L’agence de presse officielle MAP vient de fêter un demis
siècle de bons et royaux services, fidèle à une ligne éditoriale
résumée en trois mots : Allah, Al Watan, Al Malik.
Le 18 novembre 1959, au cabinet royal à Rabat, Mohammed V inaugure le “fil” de la MAP, à l’occasion de la fête du Trône. Flanqué du prince héritier Moulay El Hassan et de Moulay Abdallah, le souverain adresse sur téléscripteur le message qui consacre la devise de l’agence : “La nouvelle est sacrée, le commentaire est libre”. L’agence a été créée
quelques mois plus tôt par Mehdi Bennouna, conseiller chargé de la presse et des relations publiques de Mohammed V. Homme de médias, il veut doter le Maroc, à peine indépendant, d’un outil d’information capable de casser le monopole des agences de presse étrangères.

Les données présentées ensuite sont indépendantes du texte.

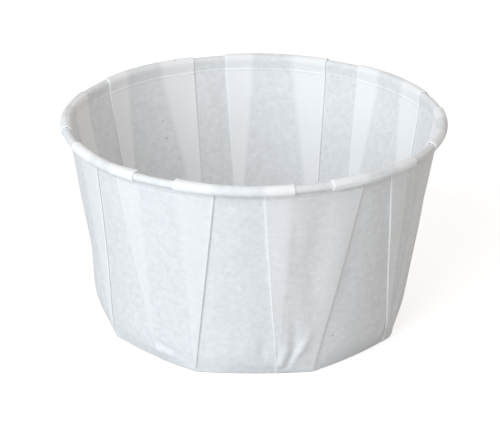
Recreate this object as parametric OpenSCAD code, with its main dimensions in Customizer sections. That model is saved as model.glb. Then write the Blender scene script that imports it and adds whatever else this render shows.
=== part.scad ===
// Pleated paper souffle cup: one round sheet of white paper, with a flat eight-sided base,
// a wall gathered in eight box pleats, and an edge rolled outwards into a round rim.
// Units are millimetres. The cup stands on the plane Z = 0, with its axis on Z.

/* [Cup] */
// Diameter over the rolled rim
rim_d = 68; // [64:0.5:74]
// Height from the table to the top of the rolled rim
cup_h = 38.2; // [34:0.2:44]
// Width of the flat base, from corner to opposite corner
base_d = 52.7; // [48:0.1:56]
// How far the sides of the base bow out beyond straight lines between its corners
side_bow = 0.7; // [0:0.1:1.2]
// Height over which the wall turns from the base's eight sides to a round cone
wall_round = 5; // [4:0.5:8]

/* [Rolled rim] */
// Thickness of the rolled rim in section
roll_d = 1.85; // [1.8:0.05:2.6]
// Drop from the top of the rim to the crease where the wall ends and its neck starts
shoulder_drop = 2.7; // [2.6:0.1:4]
// How far that crease stands out from the inner side of the roll
shoulder_step = 0.1; // [0:0.05:0.3]
// How far the sheet turns round inside the roll, from the neck to its cut edge, in degrees
roll_turn = 375; // [300:5:380]

/* [Paper] */
// Thickness of the sheet
paper_t = 0.1; // [0.06:0.01:0.12]
// Air between two plies that lie on each other in a pleat
ply_gap = 0.03; // [0.02:0.01:0.04]

/* [Pleats] */
// Number of box pleats, and so of sides of the base
pleats = 8; // [6:1:9]
// Direction of the first corner of the base, seen from above, in degrees from +X
first_corner = 202.6; // [180:0.1:225]
// How far each right-hand fold leans round the cup from its corner to the rim, in degrees
right_lean = 10.6; // [4:0.2:14]
// How far apart the two folds of a pleat stand at the base, in degrees
foot_span = 14; // [13:0.5:16]
// Share of a pleat's extra paper that lies in its right-hand fold
right_share = 0.57; // [0.5:0.01:0.6]

/* [Hidden] */

// The folding of a real cup is a little uneven. These are its drifts in degrees, pleat by pleat,
// going round from the pleat at the first corner.
right_top_drift = [1.5, 0, 1.3, 0.4, 0.3, -1.3, -1.5, 1.8];
right_foot_drift = [0, 0, 0, -1.5, -2, -3, -3, -1];
left_top_drift = [-1, -1, 1, -0.5, -2, 0.3, 1.3, -1.5];
left_foot_drift = [0, -3, 0, 8, 0, -2, -2.5, -2];

// Plies of a fold lie one paper and one gap apart, and three of them make its whole stack.
ply_pitch = paper_t + ply_gap;
stack_t = 3 * paper_t + 2 * ply_gap;

// The roll is a spiral that closes in by a little more than a stack for each turn.
roll_close = stack_t + 2 * ply_gap;
roll_start_r = (roll_d - stack_t + roll_close * 5 / 8) / 2;
roll_steps = 12;
roll_r = rim_d / 2 - (roll_start_r - roll_close / 4 + stack_t / 2);
roll_z = cup_h - (roll_start_r - roll_close / 16 + stack_t / 2);

// The wall ends in a crease at the shoulder, and from there its neck runs up to meet the roll.
shoulder_r = rim_d / 2 - roll_d + shoulder_step;
shoulder_z = cup_h - shoulder_drop;
to_roll = [roll_r - shoulder_r, roll_z - shoulder_z];
neck_a = atan2(to_roll[0], to_roll[1]) - asin(roll_start_r / norm(to_roll));

// The base is a regular polygon with bowed sides, and the wall leans out from its edge.
corner_r = (base_d - paper_t) / 2;
side_a = 360 / pleats;
flat_r = corner_r * cos(side_a / 2);
side_r = flat_r + side_bow;

// The flat blank is rounder than the cup by what the pleats take up, four plies' worth in a pleat.
blank_r = side_r + norm([shoulder_z, shoulder_r - side_r]);
pleat_a = 90 * (blank_r - shoulder_r) / (pleats * shoulder_r);
top_span = side_a / 2 + pleat_a;

// Levels of the wall, as shares of its height. The folds open out flat below the first share
// above zero and are closed from the next one up.
wall_levels = [0, 0.02, 0.06, wall_round / shoulder_z, 0.45, 0.75, 1];
roll_levels = [for (i = [0:roll_steps]) neck_a + i * roll_turn / roll_steps];
walls = len(wall_levels);
levels = walls + len(roll_levels);

// A fold has nine lines of the sheet, -4 to 4 in their order on the flat sheet. Three lie on each
// ply: on the fold's outer edge (0), half-way (0.5) and on its inner edge (1).
line_reach = [1, 0.5, 0, 0, 0.5, 1, 1, 0.5, 0];
lines = [for (pleat = [0:pleats - 1]) for (side = [-1, 1]) for (n = [-4:4]) [pleat, side, n]];
count = len(lines);
// At the foot of a fold its nine lines stand side by side this far apart.
foot_step = paper_t / 2;

function drift(list, pleat) = list[pleat % len(list)];
function between(a, b, share) = a + (b - a) * share;
function ring_point(r, az, z) = [r * cos(az), r * sin(az), z];
function turned(v, az) = [v[0] * cos(az), v[0] * sin(az), v[1]];
function azimuth(p) = atan2(p[1], p[0]);

// A line's place in its fold: how far in it lies, and which ply it is on (1 outer, -1 inner).
function reach(line) = line_reach[4 + line[1] * line[2]];
function ply(line) = abs(line[2]) < 2 ? 0 : -line[1] * sign(line[2]);

// Directions of a fold's outer edge at the base and at the rim, and how far round it folds.
function corner_az(pleat) = first_corner + pleat * side_a;
function foot_az(pleat, side) =
    side > 0 ? corner_az(pleat) + drift(right_foot_drift, pleat)
             : corner_az(pleat) - foot_span + drift(left_foot_drift, pleat);
function right_top_az(pleat) = corner_az(pleat) + right_lean + drift(right_top_drift, pleat);
function top_az(pleat, side) =
    side > 0 ? right_top_az(pleat)
             : right_top_az(pleat) - top_span + drift(left_top_drift, pleat);
function fold_a(side) = 2 * pleat_a * (side > 0 ? right_share : 1 - right_share);

// Edge of the base in a direction: a straight side, with its bow.
function side_turn(az) = let (a = (az - first_corner) / side_a) (a - floor(a) - 0.5) * side_a;
function base_edge_r(az) =
    let (turn = side_turn(az)) flat_r / cos(turn) + side_bow * (1 - pow(2 * turn / side_a, 2));

// How far round a fold's middle ply has turned over at a level: flat, on edge, or folded.
function fold_turn(level) = level == 0 ? 0 : level == 1 ? 90 : 180;
function line_foot_az(line, level) =
    let (spread = level == 0 ? line[2]
                : level == 1 && abs(line[2]) > 2 ? line[2] - 2 * sign(line[2])
                : 0)
    foot_az(line[0], line[1]) + spread * foot_step / flat_r * 180 / PI;
function line_top_az(line, level) =
    top_az(line[0], line[1]) - line[1] * (fold_turn(level) < 180 ? 0 : reach(line) * fold_a(line[1]));

// Middle of the sheet where a line crosses a level, before its ply is lifted off the others.
// The wall is a round cone, less what its foot stands in where the base has its sides.
function roll_spiral(a) = roll_start_r - roll_close * pow(a / 360, 2);
function roll_point(line, level) =
    let (a = roll_levels[level - walls], r = roll_spiral(a))
    ring_point(roll_r - r * cos(a), line_top_az(line, level), roll_z + r * sin(a));
function wall_point(line, level) =
    let (foot = line_foot_az(line, level),
         p = between(ring_point(corner_r, foot, paper_t / 2),
                     ring_point(shoulder_r, line_top_az(line, level), shoulder_z),
                     wall_levels[level]),
         flatness = max(0, 1 - wall_levels[level] * shoulder_z / wall_round))
    p - turned([(corner_r - base_edge_r(foot)) * pow(flatness, 2), 0], azimuth(p));
function middle(line, level) = level < walls ? wall_point(line, level) : roll_point(line, level);

// Outward normal of the cup's section above a level, as [out, up], and the mitred normal at it.
function section_a(line, level) =
    level < 0 ? 90
    : level < walls - 1 ?
        let (low = wall_point(line, level), high = wall_point(line, level + 1))
        atan2(norm([high[0], high[1]]) - norm([low[0], low[1]]), high[2] - low[2])
    : level < walls ? neck_a
    : neck_a + (level - walls + 0.5) * roll_turn / roll_steps;
function section_normal(line, level) =
    let (a = section_a(line, level)) [cos(a), -sin(a)];
function mitre(line, level) =
    let (below = section_normal(line, level - 1),
         above = section_normal(line, min(level, levels - 2)))
    (below + above) / (1 + below * above);

// How far a line's ply is lifted outwards, and where its outside face lies from its middle:
// share along the normal, and share along the way round.
function lift(line, level) =
    fold_turn(level) == 0 ? 0
    : fold_turn(level) == 90 ? -line[1] * max(-1, min(1, line[2] / 2)) * ply_pitch
    : ply(line) * ply_pitch;
function face_out(line, level) = abs(line[2]) < 2 ? cos(fold_turn(level)) : 1;
function face_round(line, level) =
    fold_turn(level) == 0 || abs(line[2]) > 2 ? 0
    : line[2] == 0 ? line[1] * sin(fold_turn(level))
    : line[1];

// Point of the sheet on its outside (1) or inside (-1) face.
function sheet_point(line, level, face) =
    let (p = middle(line, level), az = azimuth(p), half = face * paper_t / 2)
    p + turned(mitre(line, level), az) * (lift(line, level) + face_out(line, level) * half)
      + [-sin(az), cos(az), 0] * face_round(line, level) * half;

function at(face, level, n) = (face * levels + level) * count + n % count;
function flipped(tri) = [tri[2], tri[1], tri[0]];

// A four-sided patch between two lines and two levels, as two triangles. On a middle ply the
// patch is cut the other way, so that it lies flat against its neighbours.
function patch(face, level, n) =
    let (a = at(face, level, n), b = at(face, level, n + 1),
         c = at(face, level + 1, n + 1), d = at(face, level + 1, n),
         middle_ply = lines[n][2] == -1 || lines[n][2] == 0)
    middle_ply ? [[a, d, b], [d, c, b]] : [[a, d, c], [a, c, b]];

module cup() {
    outside = [for (level = [0:levels - 1]) for (line = lines) sheet_point(line, level, 1)];
    inside = [for (level = [0:levels - 1]) for (line = lines) sheet_point(line, level, -1)];
    below = 2 * levels * count;
    above = below + 1;
    outside_wall = [for (level = [0:levels - 2]) for (n = [0:count - 1]) each patch(0, level, n)];
    inside_wall = [for (level = [0:levels - 2]) for (n = [0:count - 1])
        for (tri = patch(1, level, n)) flipped(tri)];
    base = [for (n = [0:count - 1]) each [
        [below, at(0, 0, n), at(0, 0, n + 1)],
        [above, at(1, 0, n + 1), at(1, 0, n)]]];
    cut_edge = [for (n = [0:count - 1]) each [
        [at(0, levels - 1, n + 1), at(0, levels - 1, n), at(1, levels - 1, n)],
        [at(0, levels - 1, n + 1), at(1, levels - 1, n), at(1, levels - 1, n + 1)]]];
    color([0.93, 0.94, 0.95])
        polyhedron(
            points = concat(outside, inside, [[0, 0, 0], [0, 0, paper_t]]),
            faces = concat(outside_wall, inside_wall, base, cut_edge),
            convexity = 12);
}

cup();
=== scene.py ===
"""Looks of the pleated paper souffle cup: the folded sheet, its paper, and a plain studio."""

import math
from typing import NamedTuple

import bpy
import numpy as np
from bpy.props import FloatProperty, FloatVectorProperty, IntProperty, PointerProperty
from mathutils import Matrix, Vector


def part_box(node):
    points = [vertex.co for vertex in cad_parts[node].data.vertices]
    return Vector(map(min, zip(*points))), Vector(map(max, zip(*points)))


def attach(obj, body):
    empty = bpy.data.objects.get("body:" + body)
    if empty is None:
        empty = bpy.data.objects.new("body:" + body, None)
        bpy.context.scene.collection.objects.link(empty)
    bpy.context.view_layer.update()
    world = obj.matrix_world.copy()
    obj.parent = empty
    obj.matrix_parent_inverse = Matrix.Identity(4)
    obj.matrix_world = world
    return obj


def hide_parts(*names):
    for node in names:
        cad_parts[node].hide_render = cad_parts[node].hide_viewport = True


bl_info = {
    "name": "Pleated Paper Cup",
    "version": (1, 0, 0),
    "blender": (4, 5, 0),
    "location": "3D View > Sidebar > Paper Cup",
    "description": "Folds a round sheet of paper into a pleated cup with a rolled rim",
    "category": "Object",
}

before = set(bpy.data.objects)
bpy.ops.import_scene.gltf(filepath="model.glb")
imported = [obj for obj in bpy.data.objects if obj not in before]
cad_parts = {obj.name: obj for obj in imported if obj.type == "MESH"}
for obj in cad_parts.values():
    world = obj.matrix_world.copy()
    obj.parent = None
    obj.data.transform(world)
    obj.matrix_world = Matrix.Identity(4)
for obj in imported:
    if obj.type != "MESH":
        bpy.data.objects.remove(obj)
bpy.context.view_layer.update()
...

S’entourant de journalistes aussi bien marocains qu’étrangers, Mehdi Bennouna impose, vaille que vaille, l’indépendance de la MAP au pouvoir en place. Nationaliste proche de Mohammed V, il ne rue pas dans les brancards. Néanmoins, au cours des années 1960, la liberté de ton de la MAP dénote de plus en plus aux oreilles de Hassan II. “Nous avons traité l’affaire Ben Barka sans jamais passer d’informations téléguidées par les officines officielles”, racontait récemment dans nos colonnes Abdallah Stouky, journaliste de la première heure à la MAP (voir TelQuel n°416).
La MAP matée
A l’orée des années 1970, le bébé de Mehdi Bennouna commet le faux pas au mauvais moment. Le 10 juillet 1971, le fondateur de l’agence, invité au palais royal de Skhirat, assiste en “live” à la tentative de coup d’Etat du colonel Ababou. Echappant au massacre, il file dare-dare au siège de la MAP, son scoop sous le bras. Mehdi Bennouna écrit dans l’urgence une dépêche relatant la tentative de putsch. Sa prose est reprise dans les heures suivantes par les organes de presse du monde entier. Le rêve pour un agencier. Un cauchemar médiatique pour Hassan II.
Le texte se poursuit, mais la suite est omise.